All of this was the type of broad-minded, imaginative approach that the cause of peace requires. Mr Major did enough to ensure that the peace process has been kept alive, at least for the moment. But to take the process forward will require more than just openness. As he himself acknowledged, it will mean taking further risks. There will be moments, he indicated, when everyone would have to accept that the ends justified the means. In other words the goal of peace is so important that all the parties to that peace may have to swallow some of their objections to how it is achieved.

Such cryptic statements are full of possibility. They do not address the detailed issues that must be resolved. They do not, for example, establish an essential early date for all-party talks, once a ceasefire is declared and Sinn Fein rejects violence. But Mr Major did the best he could, so soon after Friday's atrocity, to prevent the situation deteriorating.

Mr Major has kept open the possibility of peace. It is now up to politicians from other parties, the Unionists included, to respond in kind. Anyone who pronounces or contributes to the premature demise of the peace process is behaving recklessly.

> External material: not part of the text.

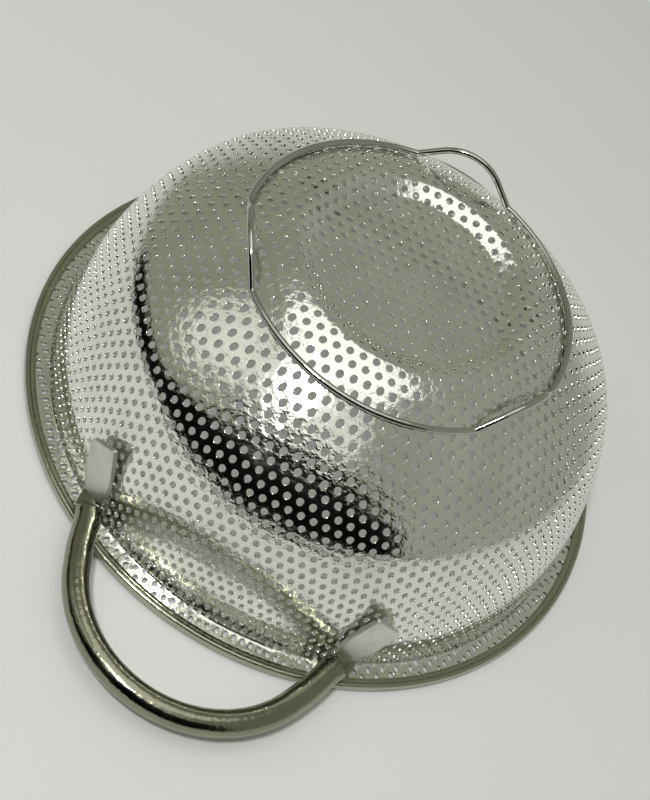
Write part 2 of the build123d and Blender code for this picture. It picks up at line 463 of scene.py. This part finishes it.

The greatest responsibility now lies with Gerry Adams. Armed with Mr Major's essentially conciliatory stance, he must convince the IRA that the political process, far from being moribund, is still full of opportunity for nationalists to achieve their goals more effectively than through guerrilla warfare. This is the message he must convey to secure a new ceasefire.

Mr Adams should recognise that Mr Major would be unable to maintain the restraint he demonstrated yesterday if the IRA were to set off a string of bombs. There is an opportunity now to save the peace process. It could not survive the anger that an extended IRA campaign would generate. It is up to Mr Adams to act.